Just one of the many stories about Paris
Saint Denis, the patron saint of France, has a very colorful and interesting history and story. There’s the cathedral that bears his name. We first visited the Cathedral Basilica of Saint Denis a number of years ago, that wonderful Gothic construction where many of France’s royalty were crowned and buried.
As most visitors to Paris probably know, on the front of the Cathedral Notre Dame de Paris, to the left of the main door, stands the statue of a man holding his own severed head. It is Saint Denis. Why is the saint usually portrayed decapitated and what is the link to the Cathedral Basilica of Saint Denis?
The story goes that Saint Denis was decapitated, then walked 4 miles holding his head, which delivered a sermon, before finally collapsing and dying. Evidence is flimsy but there are enough details to the story to suggest it is based on some sort of facts.
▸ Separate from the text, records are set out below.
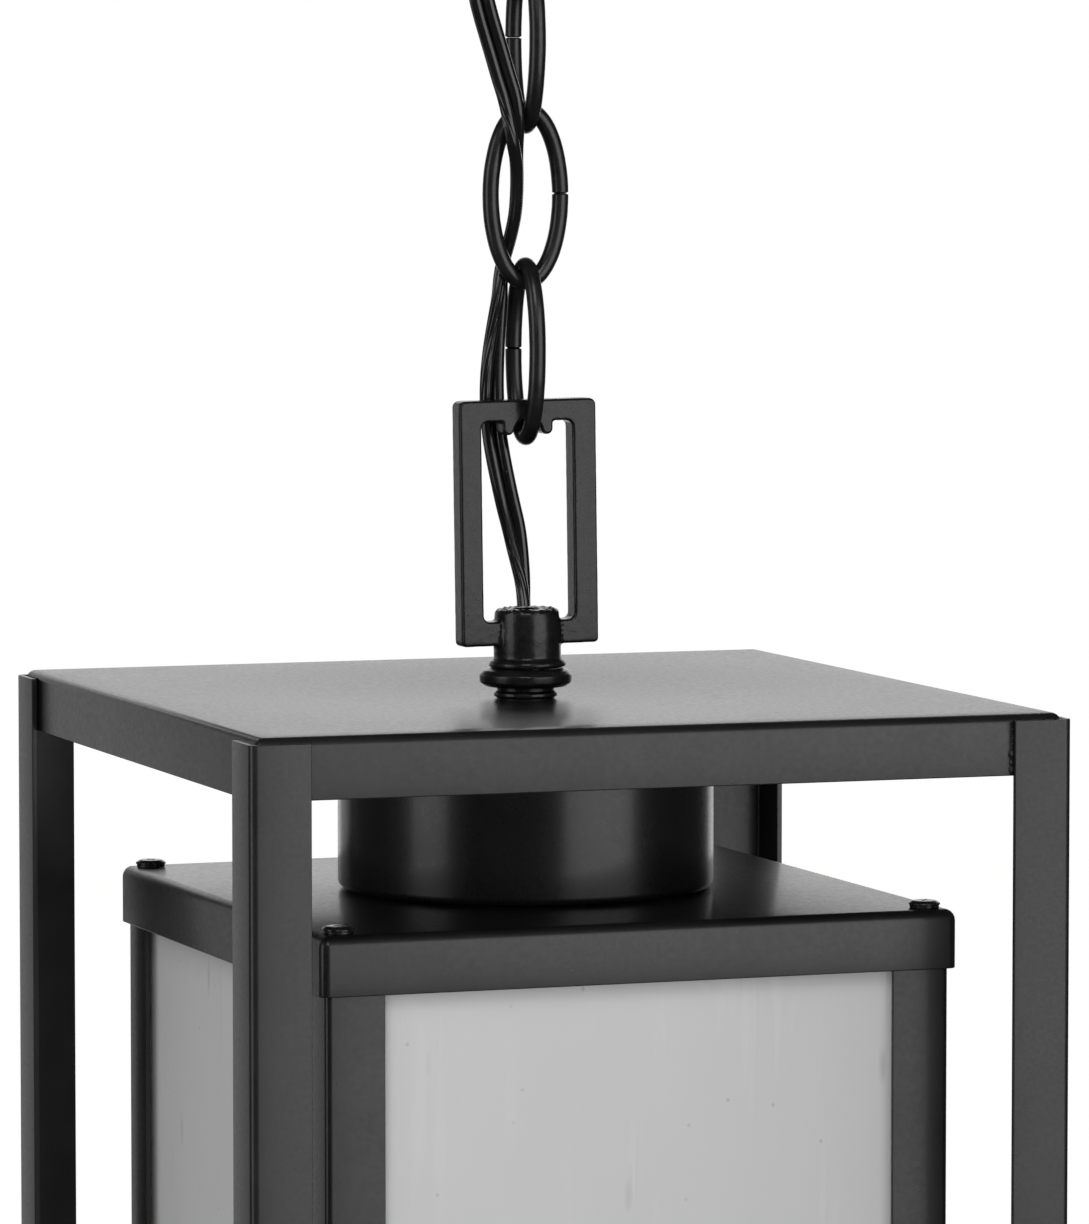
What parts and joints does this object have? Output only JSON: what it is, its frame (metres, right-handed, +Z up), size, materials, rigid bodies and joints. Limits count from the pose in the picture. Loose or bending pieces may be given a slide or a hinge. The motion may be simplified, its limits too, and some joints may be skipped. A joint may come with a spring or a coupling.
{
  "type": "hanging lantern",
  "caption": "Square lantern of etched glass inside a taller open square frame, hung from a round ceiling canopy on a short chain with a flat cord threaded through it.",
  "frame": {"origin": "middle of the canopy where it meets the ceiling", "axes": "+Z up, towards the ceiling; the front is towards -Y and +X is to the viewer's right"},
  "size_m": [0.2, 0.2, 0.6385],
  "materials": {
    "powder_coat": "satin black powder coat",
    "black_casting": "semi-gloss black over a rough casting",
    "black_chain": "semi-gloss black",
    "black_screw": "glossy black",
    "black_cord": "semi-gloss black sheath",
    "etched_glass": "etched, seeded",
    "zinc_steel": "zinc plated",
    "green_screw": "green",
    "socket_brass": "bright",
    "porcelain": "glazed"
  },
  "bodies": {
    "canopy_body": {"crossbar": "zinc_steel", "ground_screw": "green_screw", "canopy_stem": "zinc_steel", "crossbar_nut": "zinc_steel", "canopy": "powder_coat", "canopy_collar": "black_casting", "canopy_loop": "black_casting"},
    "top_link": {"link_top": "black_chain", "cord_at_canopy": "black_cord"},
    "middle_link": {"link_middle": "black_chain", "cord_upper": "black_cord"},
    "bottom_link": {"link_bottom": "black_chain", "cord_lower": "black_cord"},
    "lantern_body": {"lantern_loop": "black_casting", "lantern_collar": "black_casting", "seat_ring": "black_casting", "lantern_stem": "zinc_steel", "top_plate": "powder_coat", "outer_post_front_left": "powder_coat", "outer_post_front_right": "powder_coat", "outer_post_back_right": "powder_coat", "outer_post_back_left": "powder_coat", "bottom_rail_front": "powder_coat", "bottom_rail_right": "powder_coat", "bottom_rail_back": "powder_coat", "bottom_rail_left": "powder_coat", "spacer_drum": "powder_coat", "cage_cap": "powder_coat", "cap_screw_front_left": "black_screw", "cap_screw_front_right": "black_screw", "cap_screw_back_right": "black_screw", "cap_screw_back_left": "black_screw", "cage_top_frame": "powder_coat", "cage_post_front_left": "powder_coat", "cage_post_front_right": "powder_coat", "cage_post_back_right": "powder_coat", "cage_post_back_left": "powder_coat", "glass_front": "etched_glass", "glass_right": "etched_glass", "glass_back": "etched_glass", "glass_left": "etched_glass", "cage_base": "powder_coat", "lock_washer": "zinc_steel", "stem_nut": "zinc_steel", "socket_cap": "socket_brass", "socket_body": "porcelain", "screw_shell": "socket_brass", "centre_contact": "socket_brass", "cord_at_lantern": "black_cord"}
  },
  "joints": [
    {"name": "canopy_swing", "type": "hinge", "parent": "canopy_body", "child": "top_link", "pos_m": [0, 0, -0.0878], "axis": [1, 0, 0], "range_deg": [-35, 35], "deforming": ["cord_at_canopy"]},
    {"name": "top_link_swing", "type": "hinge", "parent": "top_link", "child": "middle_link", "pos_m": [0, 0, -0.1226], "axis": [0, 1, 0], "range_deg": [-35, 35], "deforming": ["cord_upper"]},
    {"name": "middle_link_swing", "type": "hinge", "parent": "middle_link", "child": "bottom_link", "pos_m": [0, 0, -0.16], "axis": [1, 0, 0], "range_deg": [-35, 35], "deforming": ["cord_lower"]},
    {"name": "lantern_swing", "type": "hinge", "parent": "bottom_link", "child": "lantern_body", "pos_m": [0, 0, -0.1974], "axis": [0, 1, 0], "range_deg": [-35, 35], "deforming": ["cord_at_lantern"]}
  ]
}
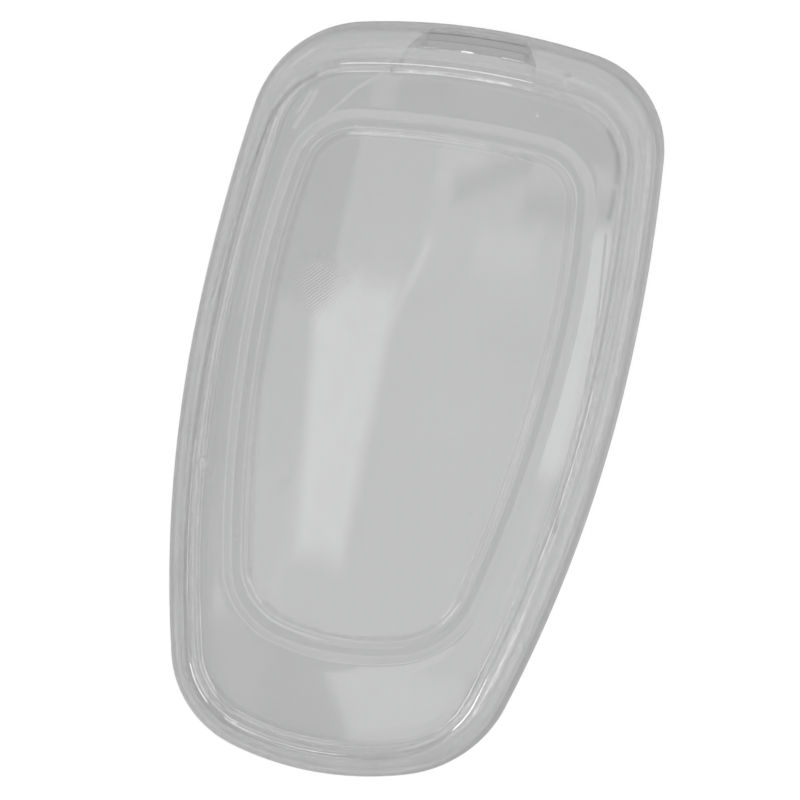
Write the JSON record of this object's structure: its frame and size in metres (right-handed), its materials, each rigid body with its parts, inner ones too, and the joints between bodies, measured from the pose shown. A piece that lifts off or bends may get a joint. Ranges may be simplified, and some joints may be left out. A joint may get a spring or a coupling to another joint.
{
  "type": "key fob cover",
  "caption": "Clear soft-plastic cover for a car key fob: front and rear shells that close round it, with a thin inset button panel and a key ring slot in the wide end.",
  "frame": {"origin": "under the middle of the cover, on the surface that its rear face lies on", "axes": "+Z out of the front face, +Y along the cover towards its wide end with the key ring slot, +X across it"},
  "size_m": [0.046, 0.0822, 0.0159],
  "materials": {
    "clear_rear": "clear gloss",
    "clear_front": "clear gloss"
  },
  "bodies": {
    "rear": {"rear_shell": "clear_rear"},
    "front": {"front_shell": "clear_front"}
  },
  "joints": [
    {"name": "front_lift_off", "type": "slide", "parent": "rear", "child": "front", "axis": [0, 0, 1], "range_m": [0, 0.02]}
  ]
}
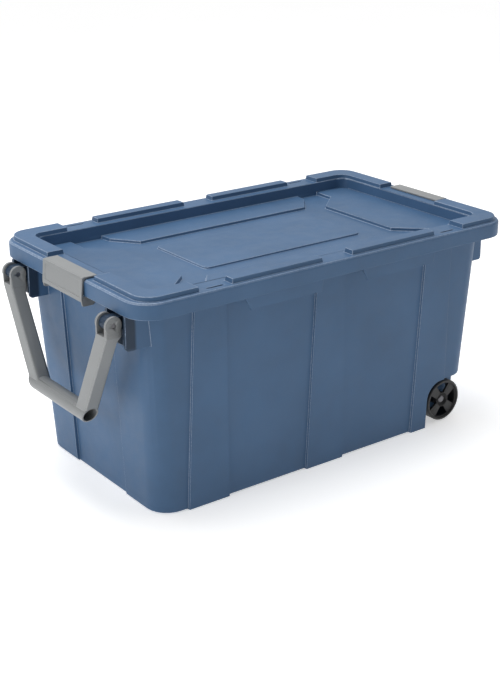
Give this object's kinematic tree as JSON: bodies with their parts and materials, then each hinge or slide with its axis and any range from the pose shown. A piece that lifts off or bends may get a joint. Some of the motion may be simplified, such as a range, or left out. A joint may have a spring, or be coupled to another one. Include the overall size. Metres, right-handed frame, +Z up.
{
  "type": "deck storage box",
  "caption": "Wheeled plastic storage box with a recessed lid, a snap latch at each end, a swinging U-shaped pull handle and a wheel at each far corner.",
  "frame": {"origin": "middle of the flat underside of the bin, on the surface it stands on", "axes": "+X along the length towards the wheel end, +Y across the width to the left side seen from the handle end, +Z up"},
  "size_m": [0.9768, 0.5392, 0.468],
  "materials": {
    "blue_plastic": "slate blue moulded polypropylene, fine satin grain",
    "grey_plastic": "mid grey moulded polypropylene, satin",
    "black_plastic": "black moulded plastic, satin",
    "steel": "plain zinc-plated steel"
  },
  "bodies": {
    "bin": {"bin_body": "blue_plastic", "wheel_axle_left": "steel", "wheel_axle_right": "steel", "axle_push_nut_left": "steel", "axle_push_nut_right": "steel"},
    "lid": {"lid": "blue_plastic"},
    "latch_handle_end": {"latch_handle_end": "grey_plastic"},
    "latch_wheel_end": {"latch_wheel_end": "grey_plastic"},
    "handle": {"pull_handle": "grey_plastic", "handle_pin_left": "steel", "handle_pin_right": "steel"},
    "wheel_left": {"wheel_left": "black_plastic"},
    "wheel_right": {"wheel_right": "black_plastic"}
  },
  "joints": [
    {"name": "lid_lift", "type": "slide", "parent": "bin", "child": "lid", "axis": [0, 0, 1], "range_m": [0, 0.3]},
    {"name": "latch_handle_end_hinge", "type": "hinge", "parent": "bin", "child": "latch_handle_end", "pos_m": [-0.452, 0, 0.4165], "axis": [0, -1, 0], "range_deg": [0, 110]},
    {"name": "latch_wheel_end_hinge", "type": "hinge", "parent": "bin", "child": "latch_wheel_end", "pos_m": [0.452, 0, 0.4165], "axis": [0, 1, 0], "range_deg": [0, 110]},
    {"name": "handle_swing", "type": "hinge", "parent": "bin", "child": "handle", "pos_m": [-0.481, 0, 0.408], "axis": [0, 1, 0], "range_deg": [0, 150]},
    {"name": "wheel_left_spin", "type": "hinge", "parent": "bin", "child": "wheel_left", "pos_m": [0.348, 0.202, 0.0495], "axis": [0, 1, 0], "continuous": true},
    {"name": "wheel_right_spin", "type": "hinge", "parent": "bin", "child": "wheel_right", "pos_m": [0.348, -0.202, 0.0495], "axis": [0, 1, 0], "continuous": true}
  ]
}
A Denys or Dionysius arrived from Rome in Lutetia (which became Paris) in about 250, sent by Pope Fabian to convert the pagans of Gaul. He set himself up as bishop and started offering masses. Roman emperor Decius wanted to stamp out Christianity in the provinces and ordered the governor of Lutetia to force Denys to recant and sacrifice to the pagan deities. Denys of course refused and was beheaded at the foot of the highest point in the city, known forever after as Montmartre (Martyr Hill). Supposedly he then picked up his head, walked to the top of the hill and a further 4 miles to the village of Catolacus. A parishioner buried him at the spot where he died, and wheat and other plants sprouted immediately from the grave. It is here that Sainte Genevieve built a church around 475, and over the next centuries it grew into the Gothic Cathedral Basilica of Saint Denis, Europe’s first.
It’s suggested that what may have happened is that the swordsman was inept and in fact only sliced off the top of Denys’s skull. Such a head wound might not be instantly fatal, so Denys may have been able to walk up the hill and further on.
Whatever the truth, the former bishop soon became venerated throughout the Christian world and his death was a popular subject for many artists.
Paris today still has a few connections to Saint Denis. For example, the archeological museum below the parvis (square) in front of Notre Dame shows Lutetia as it looked during the saint’s life. Where Denis and his followers were tortured and imprisoned before being killed is now the flower market behind the Conciergerie.
We discovered another sight for the first time on a recent visit to the city. On the other side of the River Seine not far from the Conciergerie, rue Saint-Denis begins in the red light district, something that the saint would probably have disliked! The street ends at the arch of the Porte de Sainte Denis. The arch was built in 1672 by architect Francois Blondel and sculptor Michel Anguier to celebrate the victories of Louis XIV, and marks the outer limits of the old city.
The spirit of Saint Denis lives on.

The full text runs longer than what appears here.